Hundreds of conditions and variables must align: This finicky fungus grows only when environmental conditions (temperature range, well-marked seasons, rainfall or controlled irrigation) and soil conditions (acidity, humidity, minerals such as phosphorus and potassium) are exactly right.
Truffles were harvested from the wild until new inoculation techniques developed in France in the 1970s opened the door to growing the species in managed plantations. “In a nursery, it’s first a matter of attaching the fungus spore to the roots of the tree,” explains Faustino Terradas, sales manager of Trufas del Nuevo Mundo. “The spore then begins to germinate and generate a mycelium, or a fungus root, that is going to cover the root of the tree. Then it is taken to the field and planted.”
During the first few years, the tree’s health is cared for, the acidity of the soil is controlled, and water is supplied through irrigation in order to generate the conditions for the underground development of the truffle. “During the spring, the primordia or small truffles, red on the outside and white on the inside, are generated,” adds Terradas. “From then on, it matures. In autumn it widens. And in the winter is when it finishes ripening.”

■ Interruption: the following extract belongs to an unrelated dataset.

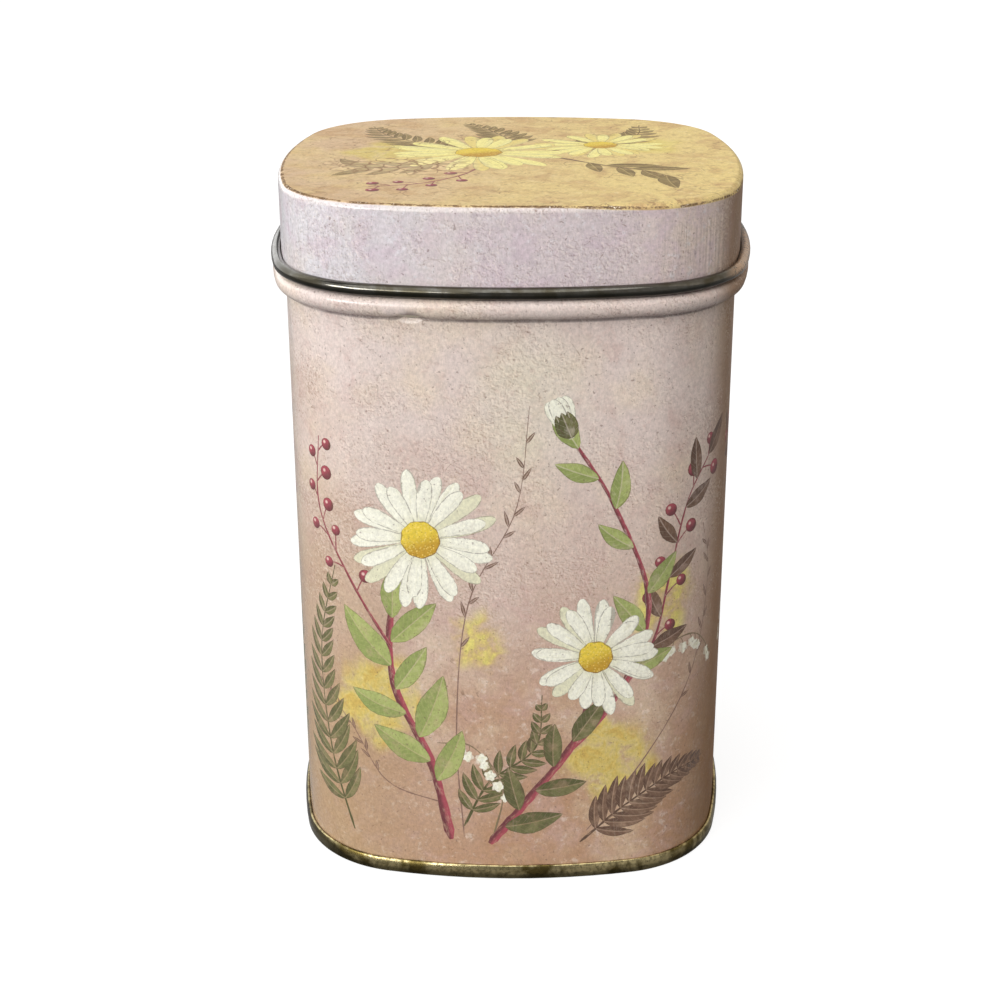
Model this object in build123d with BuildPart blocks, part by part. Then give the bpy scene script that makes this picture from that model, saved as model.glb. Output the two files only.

Yields in France have fallen dramatically for more than a century — first, because of the closures of truffle fields during the World Wars, and then because of decreasing rainfall and rising temperatures.
This situation has boosted the truffle’s expansion. Truffles now inhabit continents where they were not found a hundred years ago. In recent decades, attempts to domesticate them have spread around the world: After centuries of being a delicacy exclusive to Europe and being dispersed by dogs, pigs, squirrels and insects, it is now humans, motivated by their special aroma, who are driving their planetary migration.
The first US black truffle was harvested in Northern California in 1987. In 2009, Chile became the third country in the Southern Hemisphere to cultivate truffles, after New Zealand and Australia. According to mycologist Ian Hall of the Royal Society of New Zealand, who developed methods for the first truffle plantations in the Southern Hemisphere, there may be as many as 1,000 truffle farms outside of Europe.
In Argentina, where harvesting takes place in the colder months of June, July and August, Trufas del Nuevo Mundo got its first “black diamond” — weighing in at 69 grams — in 2016. Since then, this venture has expanded to 20,117 mycorrhizal trees and exports truffles to the Northern Hemisphere when they are out of season in Europe.
The truffle “has a lot of history, but there is little research,” says Terradas. “Wheat has been planted for more than 4,000 years, but the truffle only 50 years ago. We still have a long way to go to understand the truffle and its development.”